[Requirement]:
Wherever the word "parts" turns up in a line of the entries, copy that line.

[Rows from an object dataset]:
☆ ☆ ☆ ☆

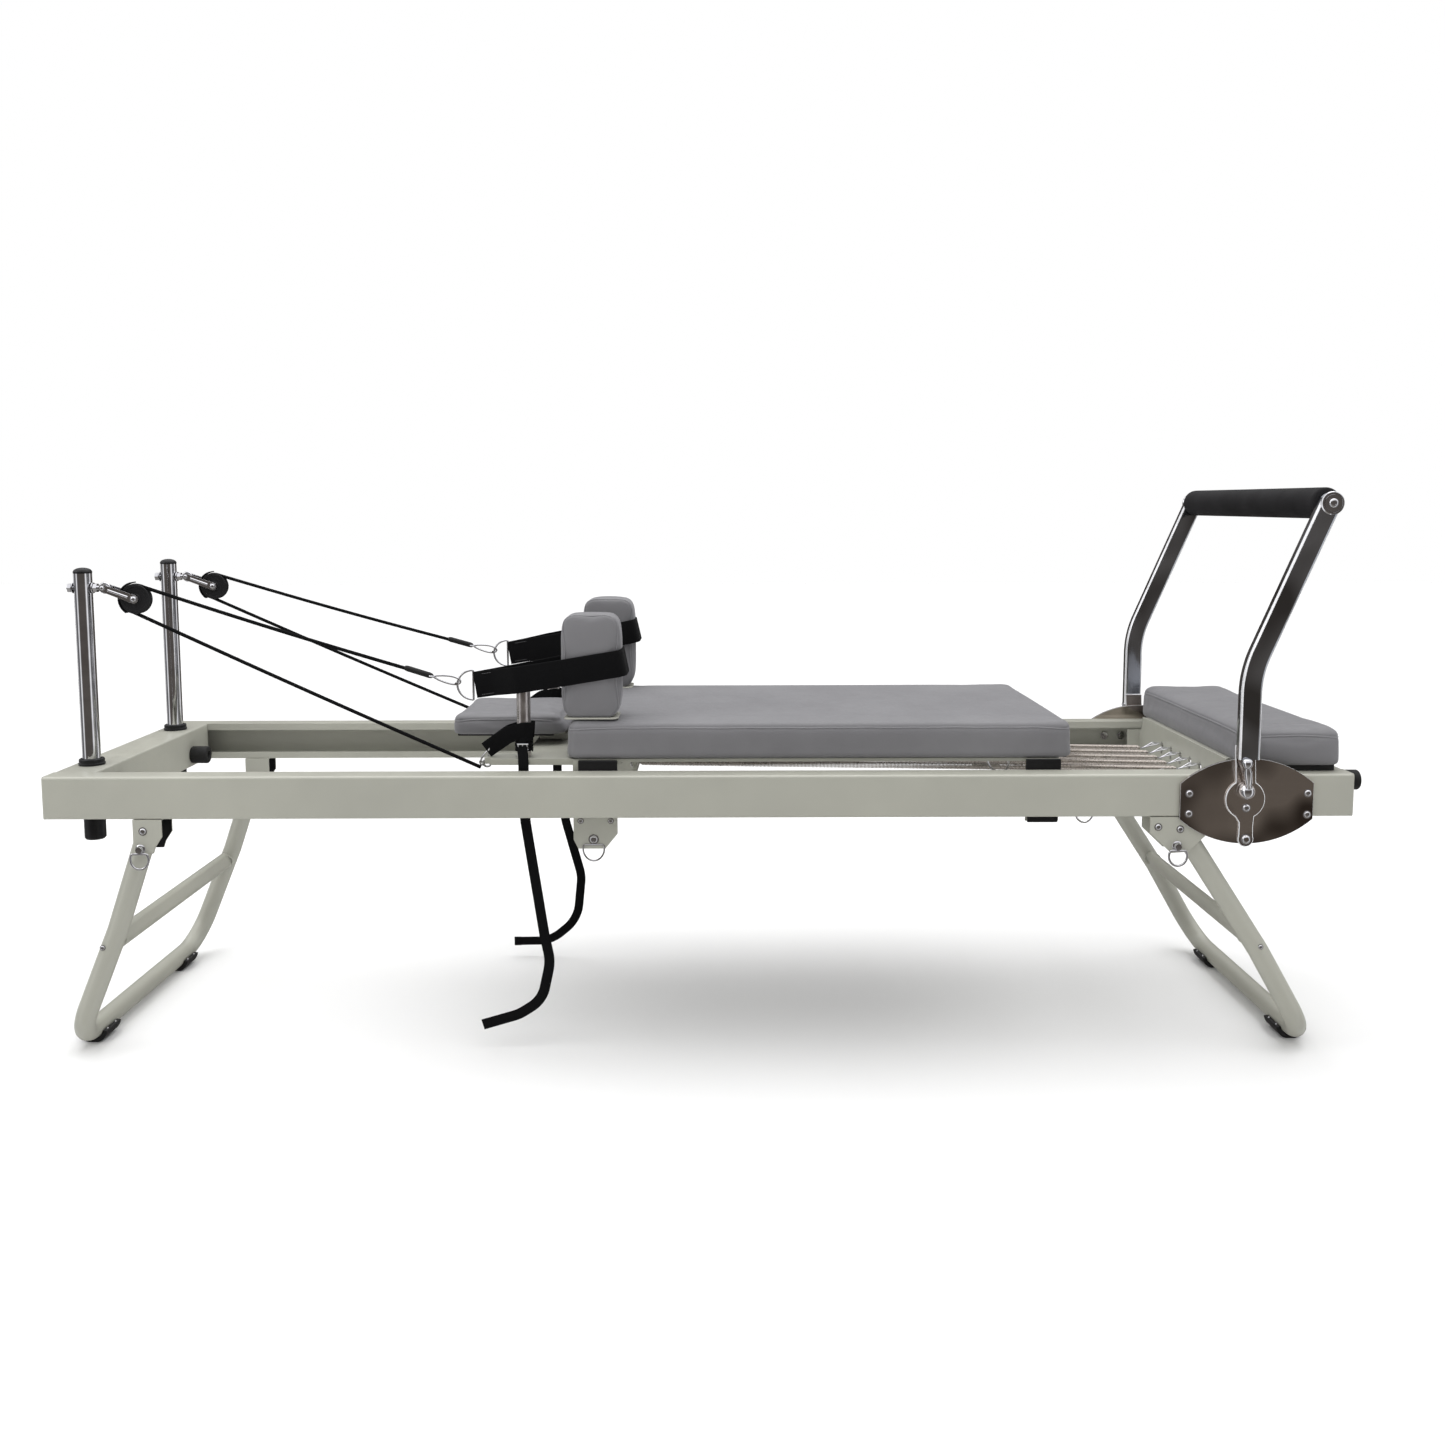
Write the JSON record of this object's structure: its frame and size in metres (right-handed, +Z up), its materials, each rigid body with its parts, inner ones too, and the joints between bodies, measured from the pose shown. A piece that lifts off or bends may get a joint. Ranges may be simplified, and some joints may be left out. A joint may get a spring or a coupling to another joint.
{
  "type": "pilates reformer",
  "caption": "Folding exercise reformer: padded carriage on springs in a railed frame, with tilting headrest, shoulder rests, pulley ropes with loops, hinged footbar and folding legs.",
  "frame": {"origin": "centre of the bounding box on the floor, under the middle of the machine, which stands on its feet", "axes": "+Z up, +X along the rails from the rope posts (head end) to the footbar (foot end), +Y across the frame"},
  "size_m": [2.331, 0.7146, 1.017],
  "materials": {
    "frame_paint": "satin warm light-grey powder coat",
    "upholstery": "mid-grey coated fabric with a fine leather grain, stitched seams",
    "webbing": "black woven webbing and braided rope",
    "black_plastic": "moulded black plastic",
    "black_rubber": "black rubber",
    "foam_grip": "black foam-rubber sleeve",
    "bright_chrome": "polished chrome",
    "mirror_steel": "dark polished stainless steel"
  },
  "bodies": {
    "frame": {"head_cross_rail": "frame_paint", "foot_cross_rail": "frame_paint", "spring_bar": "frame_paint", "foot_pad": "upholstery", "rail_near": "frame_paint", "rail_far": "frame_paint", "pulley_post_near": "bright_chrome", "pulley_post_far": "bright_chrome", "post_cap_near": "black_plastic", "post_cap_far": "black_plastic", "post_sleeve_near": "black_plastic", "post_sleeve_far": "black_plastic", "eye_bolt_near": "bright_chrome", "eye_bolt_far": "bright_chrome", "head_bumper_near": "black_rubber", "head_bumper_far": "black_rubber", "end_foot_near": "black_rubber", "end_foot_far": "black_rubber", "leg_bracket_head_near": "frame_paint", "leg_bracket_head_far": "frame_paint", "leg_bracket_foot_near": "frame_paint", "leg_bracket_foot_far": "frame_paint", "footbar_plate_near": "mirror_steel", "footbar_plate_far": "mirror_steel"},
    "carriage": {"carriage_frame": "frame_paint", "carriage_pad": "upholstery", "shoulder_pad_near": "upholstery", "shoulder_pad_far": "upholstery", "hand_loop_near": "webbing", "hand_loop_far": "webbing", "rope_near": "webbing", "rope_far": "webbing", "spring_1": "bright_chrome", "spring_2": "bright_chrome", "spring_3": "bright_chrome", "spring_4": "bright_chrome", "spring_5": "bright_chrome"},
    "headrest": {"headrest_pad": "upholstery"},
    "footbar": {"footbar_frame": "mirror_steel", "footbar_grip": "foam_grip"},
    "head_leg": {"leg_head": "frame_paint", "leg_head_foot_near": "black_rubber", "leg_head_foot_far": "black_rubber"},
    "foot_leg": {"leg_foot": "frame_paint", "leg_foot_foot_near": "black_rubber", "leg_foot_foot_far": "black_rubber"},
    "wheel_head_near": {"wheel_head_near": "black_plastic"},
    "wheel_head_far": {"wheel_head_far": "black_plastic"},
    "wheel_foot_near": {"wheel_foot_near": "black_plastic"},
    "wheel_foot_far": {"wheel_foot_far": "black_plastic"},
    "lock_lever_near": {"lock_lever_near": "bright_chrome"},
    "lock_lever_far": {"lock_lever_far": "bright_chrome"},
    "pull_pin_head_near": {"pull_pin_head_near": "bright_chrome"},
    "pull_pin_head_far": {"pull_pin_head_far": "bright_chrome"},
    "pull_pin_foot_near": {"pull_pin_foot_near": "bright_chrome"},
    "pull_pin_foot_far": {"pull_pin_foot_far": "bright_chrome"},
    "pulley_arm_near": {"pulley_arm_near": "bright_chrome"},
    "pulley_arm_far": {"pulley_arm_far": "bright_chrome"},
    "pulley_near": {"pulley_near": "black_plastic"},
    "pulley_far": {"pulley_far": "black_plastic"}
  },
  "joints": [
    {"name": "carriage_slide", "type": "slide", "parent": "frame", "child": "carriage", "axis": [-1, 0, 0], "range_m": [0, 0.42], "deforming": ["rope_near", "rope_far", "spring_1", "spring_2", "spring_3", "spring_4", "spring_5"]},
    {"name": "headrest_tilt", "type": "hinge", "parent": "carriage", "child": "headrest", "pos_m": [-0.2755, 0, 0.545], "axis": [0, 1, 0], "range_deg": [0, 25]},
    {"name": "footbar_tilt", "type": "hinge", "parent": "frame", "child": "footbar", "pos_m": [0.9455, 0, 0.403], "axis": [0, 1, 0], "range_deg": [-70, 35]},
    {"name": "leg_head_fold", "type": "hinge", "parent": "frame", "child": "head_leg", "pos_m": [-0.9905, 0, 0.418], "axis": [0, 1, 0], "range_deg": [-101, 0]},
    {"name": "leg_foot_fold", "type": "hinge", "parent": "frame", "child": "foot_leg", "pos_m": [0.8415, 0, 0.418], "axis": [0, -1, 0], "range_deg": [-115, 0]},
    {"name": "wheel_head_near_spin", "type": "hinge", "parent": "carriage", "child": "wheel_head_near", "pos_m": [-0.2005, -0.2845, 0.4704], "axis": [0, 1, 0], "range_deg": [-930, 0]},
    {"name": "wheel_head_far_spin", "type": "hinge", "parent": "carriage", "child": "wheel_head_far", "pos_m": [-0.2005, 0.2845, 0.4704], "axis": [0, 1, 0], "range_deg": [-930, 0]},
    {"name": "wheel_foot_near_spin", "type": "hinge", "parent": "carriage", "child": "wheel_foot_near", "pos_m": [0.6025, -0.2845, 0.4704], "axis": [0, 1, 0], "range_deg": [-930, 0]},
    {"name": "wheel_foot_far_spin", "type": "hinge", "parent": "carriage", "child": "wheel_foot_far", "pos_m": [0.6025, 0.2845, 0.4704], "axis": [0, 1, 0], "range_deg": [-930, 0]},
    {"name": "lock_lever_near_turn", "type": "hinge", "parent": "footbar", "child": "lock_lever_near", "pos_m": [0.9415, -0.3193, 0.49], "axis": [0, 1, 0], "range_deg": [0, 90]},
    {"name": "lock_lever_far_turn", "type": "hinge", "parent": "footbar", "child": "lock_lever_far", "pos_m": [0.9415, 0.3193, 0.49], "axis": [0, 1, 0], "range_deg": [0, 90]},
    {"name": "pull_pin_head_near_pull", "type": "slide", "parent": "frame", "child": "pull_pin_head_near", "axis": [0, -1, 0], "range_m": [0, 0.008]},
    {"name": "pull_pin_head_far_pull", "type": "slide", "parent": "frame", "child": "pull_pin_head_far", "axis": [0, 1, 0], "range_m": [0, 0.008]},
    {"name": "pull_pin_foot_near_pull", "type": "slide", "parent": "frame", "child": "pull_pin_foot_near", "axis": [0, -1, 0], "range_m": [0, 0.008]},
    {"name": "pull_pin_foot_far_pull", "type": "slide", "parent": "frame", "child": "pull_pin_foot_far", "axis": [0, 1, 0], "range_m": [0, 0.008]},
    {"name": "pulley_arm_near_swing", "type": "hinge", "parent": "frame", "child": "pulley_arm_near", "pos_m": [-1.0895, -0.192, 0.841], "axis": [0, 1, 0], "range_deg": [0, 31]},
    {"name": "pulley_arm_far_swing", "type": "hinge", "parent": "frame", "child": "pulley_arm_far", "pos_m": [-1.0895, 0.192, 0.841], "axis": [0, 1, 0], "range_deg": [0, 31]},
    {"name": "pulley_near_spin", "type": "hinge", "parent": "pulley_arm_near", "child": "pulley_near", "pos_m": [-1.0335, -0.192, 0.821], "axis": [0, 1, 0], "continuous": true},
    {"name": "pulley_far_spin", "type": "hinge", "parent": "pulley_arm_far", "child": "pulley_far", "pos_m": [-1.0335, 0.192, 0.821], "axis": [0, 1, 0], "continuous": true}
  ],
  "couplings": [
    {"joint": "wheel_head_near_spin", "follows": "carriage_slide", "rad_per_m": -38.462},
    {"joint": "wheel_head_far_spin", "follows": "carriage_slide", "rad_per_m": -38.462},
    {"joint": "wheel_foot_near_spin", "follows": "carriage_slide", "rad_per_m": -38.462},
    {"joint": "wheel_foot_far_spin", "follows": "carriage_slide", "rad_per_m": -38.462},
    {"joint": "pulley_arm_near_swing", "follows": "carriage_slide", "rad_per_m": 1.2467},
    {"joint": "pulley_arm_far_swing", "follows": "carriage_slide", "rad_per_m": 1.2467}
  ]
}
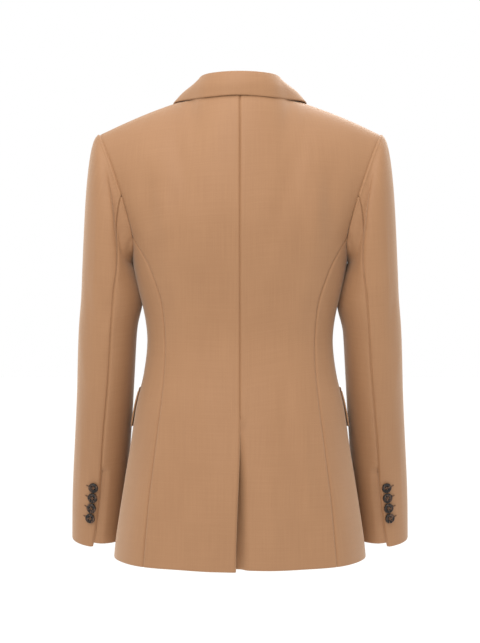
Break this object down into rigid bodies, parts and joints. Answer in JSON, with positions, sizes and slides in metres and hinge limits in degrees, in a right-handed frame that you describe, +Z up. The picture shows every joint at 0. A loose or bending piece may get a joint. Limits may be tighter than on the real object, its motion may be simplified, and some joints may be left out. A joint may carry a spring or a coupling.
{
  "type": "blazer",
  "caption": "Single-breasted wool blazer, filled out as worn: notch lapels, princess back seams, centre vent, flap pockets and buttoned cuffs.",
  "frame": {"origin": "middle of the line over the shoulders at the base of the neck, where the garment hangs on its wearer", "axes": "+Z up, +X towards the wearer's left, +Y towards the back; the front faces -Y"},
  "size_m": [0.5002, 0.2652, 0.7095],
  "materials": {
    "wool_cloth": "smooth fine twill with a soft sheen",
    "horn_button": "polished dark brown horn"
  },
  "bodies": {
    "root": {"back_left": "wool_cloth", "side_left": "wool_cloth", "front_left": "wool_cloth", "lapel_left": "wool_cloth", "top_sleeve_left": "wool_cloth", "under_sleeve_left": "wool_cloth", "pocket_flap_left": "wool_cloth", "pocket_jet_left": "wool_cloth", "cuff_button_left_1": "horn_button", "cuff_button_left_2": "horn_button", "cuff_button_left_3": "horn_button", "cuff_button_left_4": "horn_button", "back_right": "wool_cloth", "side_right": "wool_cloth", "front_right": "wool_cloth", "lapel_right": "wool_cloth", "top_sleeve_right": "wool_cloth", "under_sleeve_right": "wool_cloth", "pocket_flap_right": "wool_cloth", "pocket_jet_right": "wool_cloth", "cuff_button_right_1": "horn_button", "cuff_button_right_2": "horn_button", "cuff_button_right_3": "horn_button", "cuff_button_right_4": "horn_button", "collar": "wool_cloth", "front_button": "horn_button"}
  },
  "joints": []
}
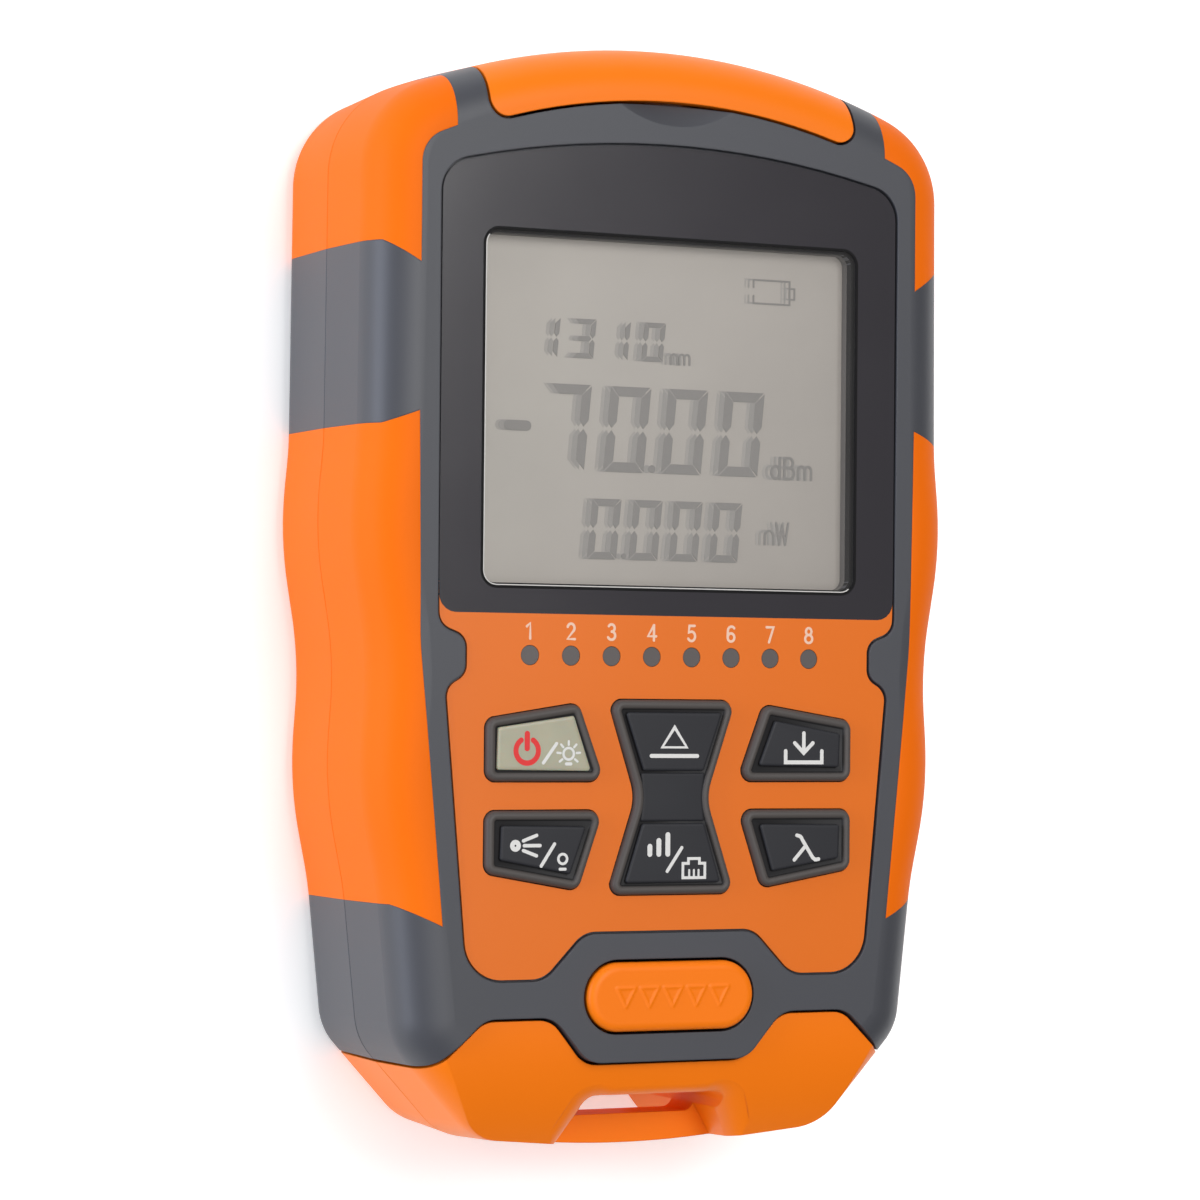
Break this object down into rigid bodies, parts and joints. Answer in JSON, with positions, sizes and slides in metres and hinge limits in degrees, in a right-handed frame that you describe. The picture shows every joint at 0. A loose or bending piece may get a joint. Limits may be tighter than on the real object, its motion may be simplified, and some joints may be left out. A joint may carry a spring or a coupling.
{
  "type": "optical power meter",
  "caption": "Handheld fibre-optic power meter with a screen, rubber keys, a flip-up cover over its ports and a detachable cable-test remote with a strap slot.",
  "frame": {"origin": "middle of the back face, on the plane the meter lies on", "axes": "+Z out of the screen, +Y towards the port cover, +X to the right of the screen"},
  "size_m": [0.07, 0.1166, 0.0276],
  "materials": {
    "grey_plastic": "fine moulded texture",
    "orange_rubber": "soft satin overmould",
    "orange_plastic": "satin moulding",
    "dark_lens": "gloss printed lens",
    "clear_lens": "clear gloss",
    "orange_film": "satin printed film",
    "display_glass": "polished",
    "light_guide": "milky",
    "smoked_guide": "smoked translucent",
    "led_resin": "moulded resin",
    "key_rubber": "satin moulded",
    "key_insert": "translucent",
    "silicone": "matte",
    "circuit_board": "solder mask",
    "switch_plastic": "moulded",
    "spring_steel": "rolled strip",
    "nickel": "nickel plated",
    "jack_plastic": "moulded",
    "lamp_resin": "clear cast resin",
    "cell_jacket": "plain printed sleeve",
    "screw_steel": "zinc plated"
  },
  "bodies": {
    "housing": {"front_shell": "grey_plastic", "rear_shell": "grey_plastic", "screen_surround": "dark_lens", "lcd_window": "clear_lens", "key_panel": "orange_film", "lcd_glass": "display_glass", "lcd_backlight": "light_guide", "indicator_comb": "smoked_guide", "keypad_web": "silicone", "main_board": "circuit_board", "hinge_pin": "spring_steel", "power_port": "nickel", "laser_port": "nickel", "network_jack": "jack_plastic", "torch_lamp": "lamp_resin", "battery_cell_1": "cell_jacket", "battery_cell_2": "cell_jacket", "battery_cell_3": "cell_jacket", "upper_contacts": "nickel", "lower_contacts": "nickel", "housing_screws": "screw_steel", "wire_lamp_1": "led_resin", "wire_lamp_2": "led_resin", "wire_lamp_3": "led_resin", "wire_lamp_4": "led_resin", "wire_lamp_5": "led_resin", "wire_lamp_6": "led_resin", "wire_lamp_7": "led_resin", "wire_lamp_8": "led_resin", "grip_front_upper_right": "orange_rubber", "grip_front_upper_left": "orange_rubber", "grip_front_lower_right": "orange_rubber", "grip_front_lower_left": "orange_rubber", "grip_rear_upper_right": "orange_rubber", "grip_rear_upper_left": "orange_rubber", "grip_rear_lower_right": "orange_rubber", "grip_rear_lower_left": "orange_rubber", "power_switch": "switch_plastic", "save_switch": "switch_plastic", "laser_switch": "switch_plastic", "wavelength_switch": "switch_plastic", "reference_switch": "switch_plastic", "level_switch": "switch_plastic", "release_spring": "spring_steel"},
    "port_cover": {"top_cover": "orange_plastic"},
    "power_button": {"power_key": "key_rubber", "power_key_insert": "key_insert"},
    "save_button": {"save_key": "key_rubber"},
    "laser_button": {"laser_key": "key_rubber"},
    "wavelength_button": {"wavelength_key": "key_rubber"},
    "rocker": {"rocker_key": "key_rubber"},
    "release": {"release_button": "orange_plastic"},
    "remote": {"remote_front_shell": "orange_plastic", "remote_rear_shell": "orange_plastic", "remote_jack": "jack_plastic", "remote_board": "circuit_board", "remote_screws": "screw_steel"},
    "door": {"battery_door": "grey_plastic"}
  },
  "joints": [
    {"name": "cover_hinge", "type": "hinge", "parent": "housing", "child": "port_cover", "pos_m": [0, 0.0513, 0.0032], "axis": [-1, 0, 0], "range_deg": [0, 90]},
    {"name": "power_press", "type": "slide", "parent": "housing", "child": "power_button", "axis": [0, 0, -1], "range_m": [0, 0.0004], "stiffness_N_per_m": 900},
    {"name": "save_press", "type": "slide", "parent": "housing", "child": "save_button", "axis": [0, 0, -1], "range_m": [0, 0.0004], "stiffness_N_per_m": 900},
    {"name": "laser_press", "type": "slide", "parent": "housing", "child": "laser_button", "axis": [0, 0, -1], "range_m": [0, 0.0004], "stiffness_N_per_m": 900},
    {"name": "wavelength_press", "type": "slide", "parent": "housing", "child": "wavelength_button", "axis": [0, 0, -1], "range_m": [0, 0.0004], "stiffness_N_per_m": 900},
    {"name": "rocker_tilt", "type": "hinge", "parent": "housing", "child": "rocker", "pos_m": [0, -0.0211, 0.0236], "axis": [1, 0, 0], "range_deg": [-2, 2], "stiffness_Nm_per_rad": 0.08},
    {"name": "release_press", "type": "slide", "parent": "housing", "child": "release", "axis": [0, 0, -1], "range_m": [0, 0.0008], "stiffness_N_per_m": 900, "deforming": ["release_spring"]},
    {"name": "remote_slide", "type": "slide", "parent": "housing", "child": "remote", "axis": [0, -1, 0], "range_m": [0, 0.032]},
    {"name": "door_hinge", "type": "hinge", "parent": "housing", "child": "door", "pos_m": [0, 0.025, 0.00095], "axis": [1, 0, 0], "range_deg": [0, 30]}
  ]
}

☆ ☆ ☆ ☆

[Correct output]:
Write the JSON record of this object's structure: its frame and size in metres (right-handed, +Z up), its materials, each rigid body with its parts, inner ones too, and the joints between bodies, measured from the pose shown. A piece that lifts off or bends may get a joint. Ranges may be simplified, and some joints may be left out. A joint may get a spring or a coupling to another joint.
Break this object down into rigid bodies, parts and joints. Answer in JSON, with positions, sizes and slides in metres and hinge limits in degrees, in a right-handed frame that you describe, +Z up. The picture shows every joint at 0. A loose or bending piece may get a joint. Limits may be tighter than on the real object, its motion may be simplified, and some joints may be left out. A joint may carry a spring or a coupling.
Break this object down into rigid bodies, parts and joints. Answer in JSON, with positions, sizes and slides in metres and hinge limits in degrees, in a right-handed frame that you describe. The picture shows every joint at 0. A loose or bending piece may get a joint. Limits may be tighter than on the real object, its motion may be simplified, and some joints may be left out. A joint may carry a spring or a coupling.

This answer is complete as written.